Bei der festlichen Schlußkundgebung übernahm Unterrichtsminister Dr. Heinrich D r i m-m e 1 die Gedanken der Vortage und vertiefte sie aus österreichischer Sicht. Als die Donaumonarchie 1918 zerfiel, hatte es jahrhundertelang die Möglichkeit eines Zusammenlebens von mehr als zehn Nationen bewiesen. Dieses Oesterreich war kein „Völkerkerker“, wie die Chauvinisten behaupteten, es war aber auch kein „Schmelztiegel der Nationen“ im amerikanischen Sinne. Es war „im besten Sinn des Wortes klimatisch und geistig wohltemperiert“, wie Hammerstein einmal sagte. Deshalb bedeuten für Oesterreich die Gedanken, die auf ein vereintes Europa zielen, keine neuen Ideen. Ist doch hier ein übernationales Staatengebilde schon einmal historische Wirklichkeit gewesen.

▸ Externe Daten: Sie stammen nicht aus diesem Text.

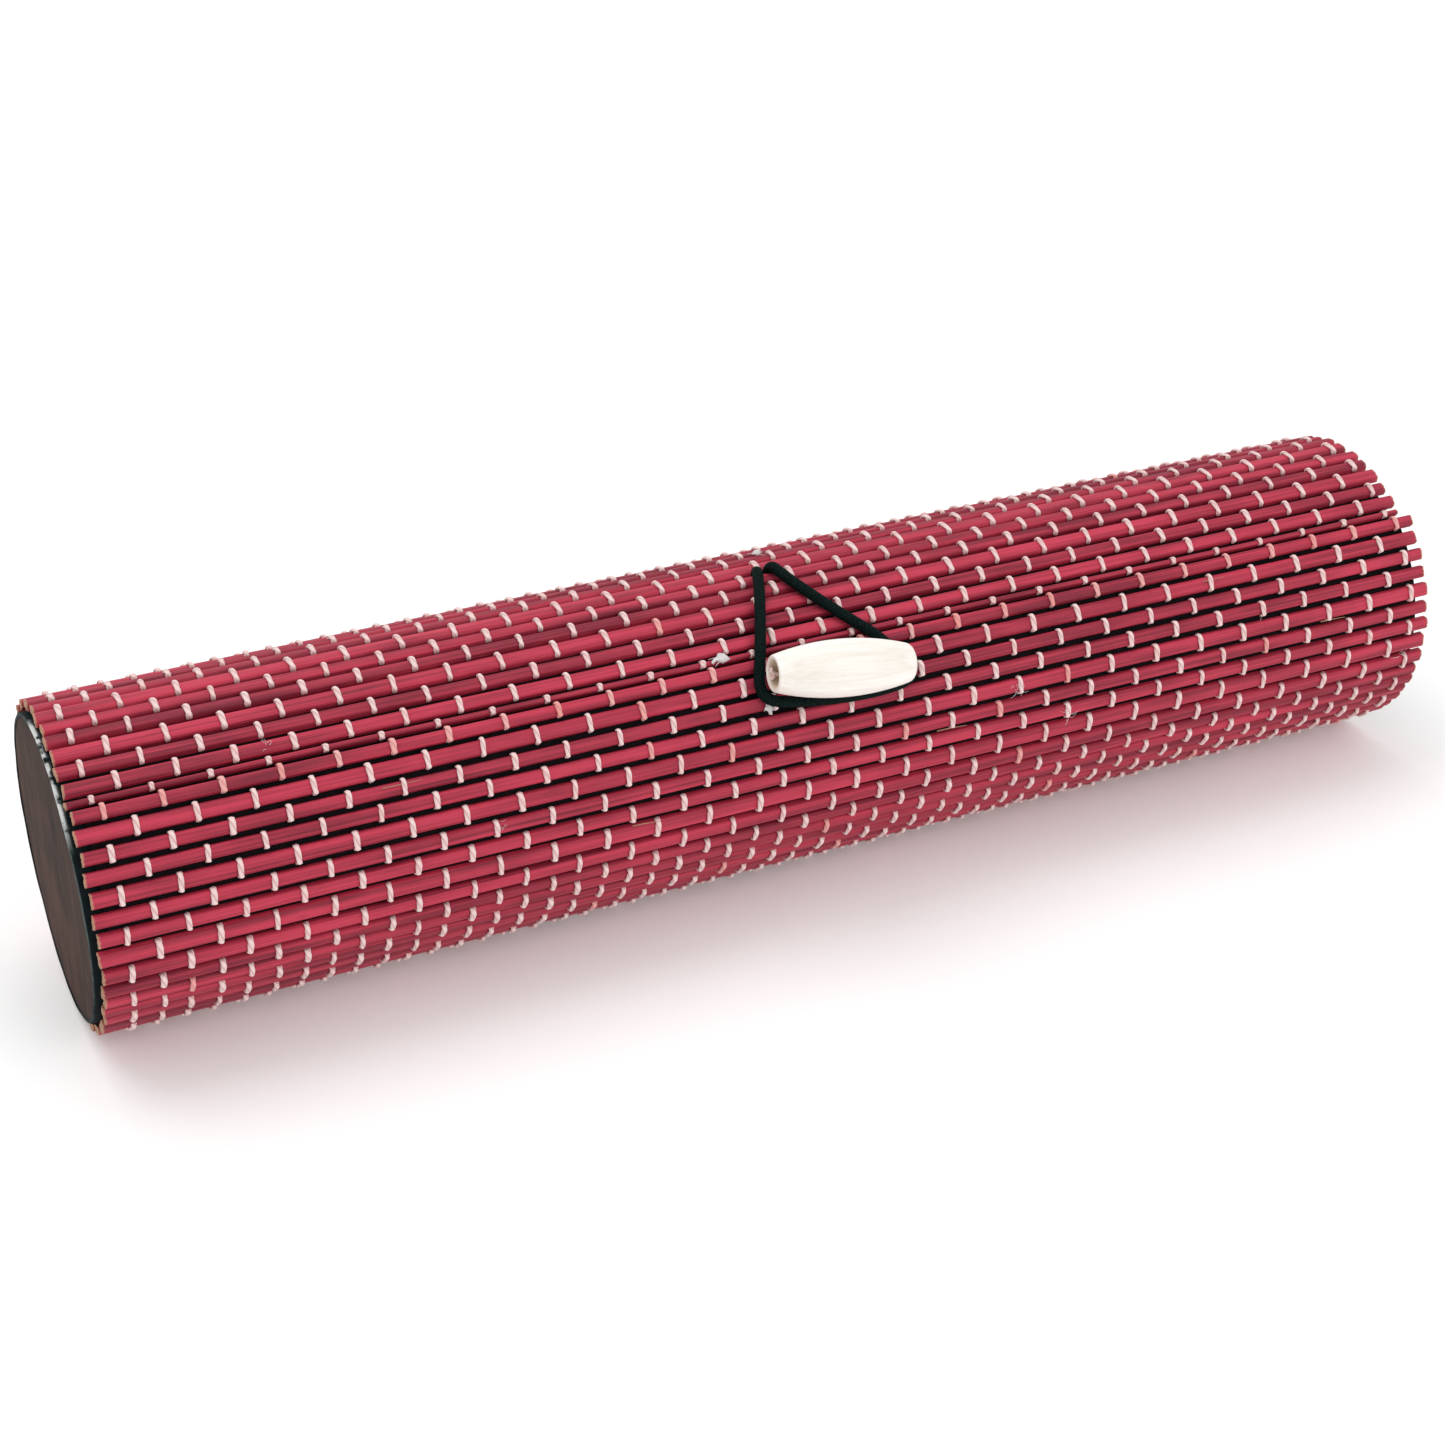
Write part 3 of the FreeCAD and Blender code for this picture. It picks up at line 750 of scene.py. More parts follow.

Staatssekretär Dr. Bernhard Bergmann aus Düsseldorf schloß: Europa ist keine Utopie, sondern eine geschichtliche Notwendigkeit und eine politische, vor allem aber eine pädagogische Aufgabe. Summe der Tagung: Ueber aller notwendigen organisatorischen Kleinarbeit, über manchen schul- und standespolitischen Fragen, die zu besprechen waren, leuchteten doch immer wieder die großen Gedanken, die um das neue Europa gingen. Und in allen neun österreichischen Bundesländern, bis ins letzte Gebirgsdorf hinein, werden die christlichen Lehrer wissen: Daß ein neues Europa, ein Europa des Friedens und der Völkerversöhnung werde, das hängt neben vielem andern auch von uns ab — von unserer Arbeit in der Schule und von unserem vorbildlichen Leben.